Being a shepherd in much of the world is an under-valued, and possibly largely unwanted job. While being a shepherd offers little to measure in the way of what we’d call success, it is essential in any economy where sheep are valued. Sheep are not known to be thoughtful intelligent creatures. They will wander into crevasses. They will fall off cliffs. If they become dehydrated they will fall over, and if they aren’t put upright again, suffocate.
For all its implied goodness, for all the ways in which knowing that the shepherd of the Gospels is essential to our lives, the job is in reality far from any romantic ideal. It is labor intensive—messy, demanding, exhausting and isolating.
The shepherd keeps track of the sheep, protects them from wolves and other predators, and rescues them from the trouble they wander into. The shepherd protects them all from running off in panic when one sounds the alarm. A Shepherd is a reliable presence. The relationship between shepherd and sheep is one of dependence, love and trust. As Jesus says, My sheep hear my voice and I know them, and they follow me.
We hear in our Gospel reading that Jesus spoke at the time of the Festival of Dedication in Jerusalem. One might think that this lesson would occur in December as the festival is actually the feast of Hanukah still celebrated each December. Hanukah recalls the Maccabean revolt against a Syrian ruler who had profaned the temple and celebrates the rededication of the temple where God would be rightly worshiped. And so Jesus takes this opportunity, pregnant with religious meaning, to say that he is the long sought Messiah. That he and God are one, and God is found in him and he in God, rather than in the Temple.

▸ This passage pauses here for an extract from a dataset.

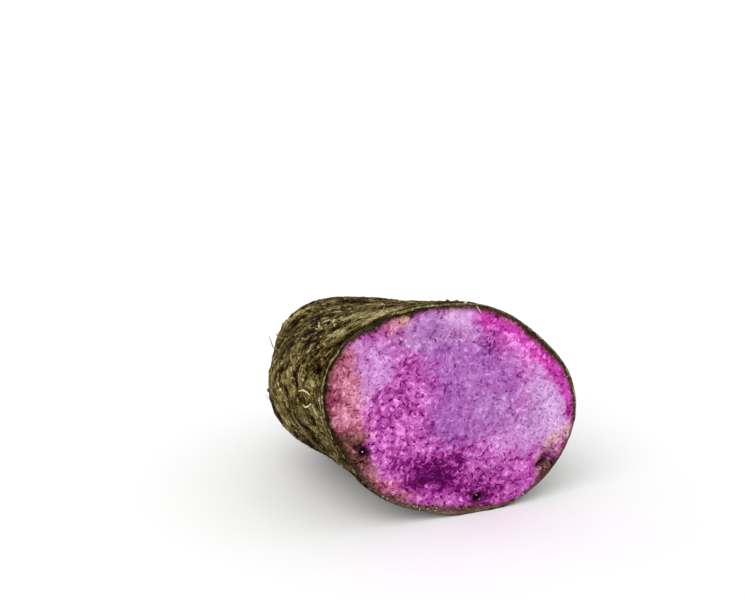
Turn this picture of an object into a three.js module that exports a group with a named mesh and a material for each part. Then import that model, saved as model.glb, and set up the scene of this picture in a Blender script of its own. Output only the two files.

And that he will give the sheep, those whom he cares for, eternal life.
Our reading from the Revelation to John is familiar to us as it is frequently read at funerals. Christ is the Lamb before whom a great multitude who have come through the great ordeal, robed as the baptized were robed in the early Christian church, are protected by the Lamb who will guide them to springs of the water of life and wipe away every tear from their eyes. (v. 17.)
As we move this morning from Revelation into the Gospel reading the Lamb has become the Shepherd, still leading the sheep, knowing them, holding them in his hand. I wonder if that image, of the lamb becoming the shepherd might hold meaning for us today. We are lambs, all of us. We wander away, sometimes we panic and we can panic others, we are blind sometimes to our own needs and those of others. And then lost, hurting, feeling alone, we finally realize we can’t lead our lives alone, but need that healing, loving, guiding presence, that shepherd which is Christ.
The internationally respected Jesuit retreat leader and poet Anthony de Mello offered this image of the sheepfold.
A sheep found a hole in the fence and crept through it.
He wandered far
And lost his way back.
Then he realized that he was being followed by a wolf.
He ran and ran, but the wolf kept chasing him, until the shepherd came and rescued him and carried him lovingly back into the fold.
In spite of everyone’s urgings
To the contrary, the shepherd refused
To nail up the hole in the
While it may not be our preference, our lives as Christians are about finding the hole and wandering away, only to be found, healed and made new again by Christ. Then having become a newly renewed being, we tend to look for that hole again, and again. Yet, how much we learn about ourselves, how much we grow and change every time we wander away and are led back. How much more finely tuned our ability becomes to hear the voice that calls us into new places and new ways of being.
Our lives as Christians are grounded in knowing Christ first as lamb, and then becoming the shepherd we have known for others. Becoming lamb and shepherd at one time. Being lamb allows us to be shepherd—being shepherd can only happen while we know Christ as a lamb.
In the early Church those baptized and anointed were clothed in gleaming white linen—symbolizing their new spotless life in Christ. Then, baptized, they went into the world, changed, emboldened and empowered to serve others as Jesus served. As Christians we are called into the liminal place, that place of mystery and great promise where moving into the cycle of being lamb and shepherd, we, too, are clothed in gleaming white.
It is a demanding path to follow Christ, moving appropriately from the role of lamb to that of shepherd, and coming to live both roles at once. Those who follow Christ serve as Jesus served taking the role of the lowest servant in the house that last night when he gathered with his disciples. Jesus was clear in his life of radical self-emptying, and of being one with the under classes and the oppressed, that we who follow Jesus are to follow that path as well. It is a gradual movement, gradual change, but it is movement on that path.
It has been a month now since Easter. We have moved this week from hearing about the experiences of the disciples as they discovered the meaning of the words, he is risen. They found him powerfully present as they tried to get back to their old lives. Today we hear that he will always be with us, and we will know him as we serve and in the breaking of the Bread.
As we follow, as we open ourselves to struggle and to serve, we get hungry; and we need food so that our lives can be sustained. We need a sense of direction and we need to hear his voice so we don’t get lost, discouraged or burdened by guilt. Here, in the presence of Christ, we can see more clearly who we really are as followers of the one Shepherd. We can look at each other with appreciation, for we can see around us others who have heard the voice and are trying to follow it with us. We are individuals, but individuals who make up a community, always gathering others in, traveling together, becoming one.
We are hungry. Other food we found along our journey has failed to nourish us for more than a short time. We gather because we hear the voice of the shepherd calling us here. We grow to know his tender and enduring love. The food he gives is none other than himself. He joins us in the gift of our selves in service.
In our Baptismal Covenant we promise to see Christ in every person. We promise to seek and serve others, loving our neighbors as ourselves. We are sheep, lambs, following the one Shepherd, becoming lamb and shepherd as we know him to be.
(1) De Mello, Anthony, S.J. “The Lost Sheep” The Song of the Bird New York: Bantam Doubleday, 1981, p. 156.